Co jest jednak problemem to to, że nie lubimy dyskutować, nie potrafimy rozmawiać. Myślę, że w ogóle niebezpiecznie jest w większym gronie rodzinnym wdawanie się w światopoglądową dysputę. Można urazić ludzi, którzy są przekonani o swoim światopoglądzie, a jednocześnie boją się go utracić.
Wielu ateistów skarży się, że kiedy starają się wytłumaczyć swoje racje, to często spotykają się z agresją. Ludzie wierzący uważają, że to jest jakiś atak – samo mówienie o ateizmie, czy też mówienie krytyczne, ale nieobraźliwe, o pewnych bazowych przekonaniach religijnych – skąd one wyrastają, czy są prawdziwe, czy należy tak żyć. Inaczej jest chociażby w krajach anglosaskich, gdzie Richard Dawkins jest z lubością zapraszany do różnych debat, z różnymi przywódcami duchowymi.
Ale, jak to mówią słynne słowa – sami często nie wiemy co sądzimy, dopóki nie powiemy tego na głos.
Tak, to jest prawda. Pojawia się wtedy autocenzura. Dbanie o to, żeby nie zaburzyć własnej pewności, własnego świata. W pewnym momencie jest to też dogmatyzm, ale ten dogmatyzm pojawia się także w środowiskach ateistycznych. Kiedy brakuje debaty, siłą rzeczy działa to na obie strony. Jest za mało refleksji i osób otwartych na dialog.

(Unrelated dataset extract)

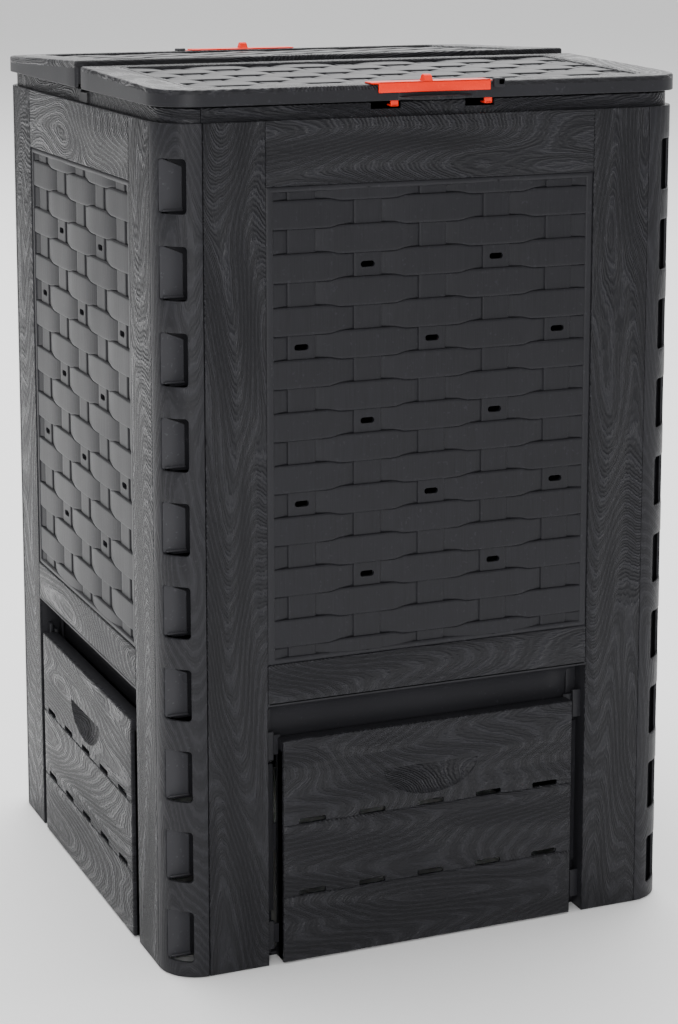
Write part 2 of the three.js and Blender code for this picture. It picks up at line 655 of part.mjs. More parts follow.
function hingeBeam() {
  const half = BEAM_WIDTH / 2;
  const inside = A - WALL - BEAM_SHOULDER;
  const end = A - BAND_INSET + BEAM_END_REACH;
  const foot = BEAM_TOP - BEAM_DEPTH;
  const endFoot = PANEL_HEIGHT + BEAM_SEAT;
  const channel = cut(block(-inside, inside, BEAM_Y - half, BEAM_Y + half, foot, BEAM_TOP), [
    block(
      -inside + WALL,
      inside - WALL,
      BEAM_Y - half + WALL,
      BEAM_Y + half - WALL,
      foot - 1,
      BEAM_TOP - WALL,
    ),
  ]);
  const ends = [-1, 1].map((side) =>
    block(side * (inside - OVERLAP), side * end, BEAM_Y - half, BEAM_Y + half, endFoot, BEAM_TOP),
  );
  const knuckles = HINGE_PLACES.flatMap((x) => {
    const x0 = x - BEAM_KNUCKLE / 2;
    const x1 = x + BEAM_KNUCKLE / 2;
    const r = KNUCKLE_RADIUS;
    const webFoot = foot + KNUCKLE_WEB_DROP;
    const shoulder = BEAM_TOP + KNUCKLE_SHOULDER;
    return [
      block(x0, x1, frontAxis.y - r, BEAM_Y - half + OVERLAP, webFoot, shoulder),
      block(x0, x1, BEAM_Y + half - OVERLAP, rearAxis.y + r, webFoot, shoulder),
      knuckle(x0, x1, frontAxis.y, frontAxis.z, frontAxis.y - r, frontAxis.y + r - 2, webFoot, frontAxis.z),
      knuckle(x0, x1, rearAxis.y, rearAxis.z, rearAxis.y - r + 2, rearAxis.y + r, webFoot, rearAxis.z),
    ];
  });
  const bores = [frontAxis, rearAxis].map(({ y, z }) =>
    rod(-inside + 10, inside - 10, y, z, PIN_RADIUS + PIN_CLEARANCE),
  );
  return cut(join([channel, ...ends, ...knuckles]), bores);
}

function hingePin(x, axis) {
  const reach = BEAM_KNUCKLE / 2 + KNUCKLE_GAP + LID_KNUCKLE;
  const head = x + reach + PIN_CLEARANCE;
  return join([
    rod(x - reach - 2, head + 1, axis.y, axis.z, PIN_RADIUS),
    rod(head, head + PIN_HEAD, axis.y, axis.z, PIN_HEAD_RADIUS),
  ]);
}

// ---- Assembly -----------------------------------------------------------------------------------
const anthracite = new THREE.MeshStandardMaterial({ color: 0x2e2e31, roughness: 0.55, metalness: 0 });
const pinPlastic = new THREE.MeshStandardMaterial({ color: 0x1c1c1e, roughness: 0.45, metalness: 0 });
const latchRed = new THREE.MeshStandardMaterial({ color: 0xe8432a, roughness: 0.4, metalness: 0 });

const compostBin = new THREE.Group();

const sides = [
  { side: "front", turn: 0, kind: "latched" },
  { side: "right", turn: Math.PI / 2, kind: "beam_right" },
  { side: "rear", turn: Math.PI, kind: "latched" },
  { side: "left", turn: -Math.PI / 2, kind: "beam_left" },
];
for (const { side, turn, kind } of sides) {
  const wall = new THREE.Group();
  wall.rotation.z = turn;
  wall.add(part(side + "_panel", sidePanel(kind), anthracite));
  wall.add(part(side + "_hatch", hatch(), anthracite));
  compostBin.add(wall);
}

const rearTurn = new THREE.Group();
rearTurn.rotation.z = Math.PI;
compostBin.add(part("front_lid", lidHalf(SEAM_FRONT, FRONT_SEAM_TOP, FRONT_AXIS), anthracite));
compostBin.add(part("front_latch", latch(), latchRed));
rearTurn.add(part("rear_lid", lidHalf(-SEAM_REAR, REAR_SEAM_TOP, REAR_AXIS), anthracite));
rearTurn.add(part("rear_latch", latch(), latchRed));
compostBin.add(rearTurn);

compostBin.add(part("hinge_beam", hingeBeam(), anthracite));
HINGE_PLACES.forEach((x, i) => {
  compostBin.add(part("front_hinge_pin_" + (i + 1), hingePin(x, frontAxis), pinPlastic));
  compostBin.add(part("rear_hinge_pin_" + (i + 1), hingePin(x, rearAxis), pinPlastic));
});

export default compostBin;
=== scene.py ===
# %% [markdown]
# # Garden compost bin
# A square, free-standing compost bin moulded in dark grey plastic. Four equal side panels hook into each
# other at the corners; each carries two posts and two rails with a wood grain, a woven infill with air
# vents, and a hatch at its foot. A two-part gabled lid turns on a hidden cross beam and is held shut by
# two orange-red sliding latches. The CAD bodies give the frame, the joints and the sizes; here each
# moulding is drawn again with its rolled edges, weave, holes and surface.

# %% Load the frame
from math import cos, pi, radians, sin

import bpy
import numpy as np
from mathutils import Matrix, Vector


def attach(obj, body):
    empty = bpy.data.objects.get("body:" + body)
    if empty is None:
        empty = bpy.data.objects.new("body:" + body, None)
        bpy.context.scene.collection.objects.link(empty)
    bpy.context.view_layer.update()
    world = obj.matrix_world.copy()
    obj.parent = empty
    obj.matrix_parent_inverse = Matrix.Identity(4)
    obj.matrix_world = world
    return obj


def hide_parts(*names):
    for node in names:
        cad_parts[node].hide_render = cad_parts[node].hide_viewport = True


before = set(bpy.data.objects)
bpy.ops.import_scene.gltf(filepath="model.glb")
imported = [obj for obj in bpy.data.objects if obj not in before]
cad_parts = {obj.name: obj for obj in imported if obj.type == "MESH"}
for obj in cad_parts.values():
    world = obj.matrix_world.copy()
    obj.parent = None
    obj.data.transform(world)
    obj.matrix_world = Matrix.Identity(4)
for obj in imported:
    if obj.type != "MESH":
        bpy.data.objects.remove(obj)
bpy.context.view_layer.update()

MM = 0.001  # lengths below are in millimetres


# %% [markdown]
# ## Sizes
# These are the same driving sizes as the CAD bodies have, so that every visual piece lies on its body.
# The side panel is described along its plan path `u`: straight along the face, then round the corner.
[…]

Ogólnie stajemy się bardziej świeccy i laiccy, może nawet bardziej liberalni. W większej mierze jednak jako samotne wyspy. Widzimy swego rodzaju zjawisko emigracji wewnętrznej, schowania się, ale też rozbicia społecznego. Dlatego Kościół jest tak silny, bo ma struktury, które mogą tych ludzi gromadzić. Jest to ludziom potrzebne i może to i dobrze, że ktokolwiek to robi. Dobrze byłoby jednak, aby nasza strona też miała szansę, siłę i pomysł, żeby działać.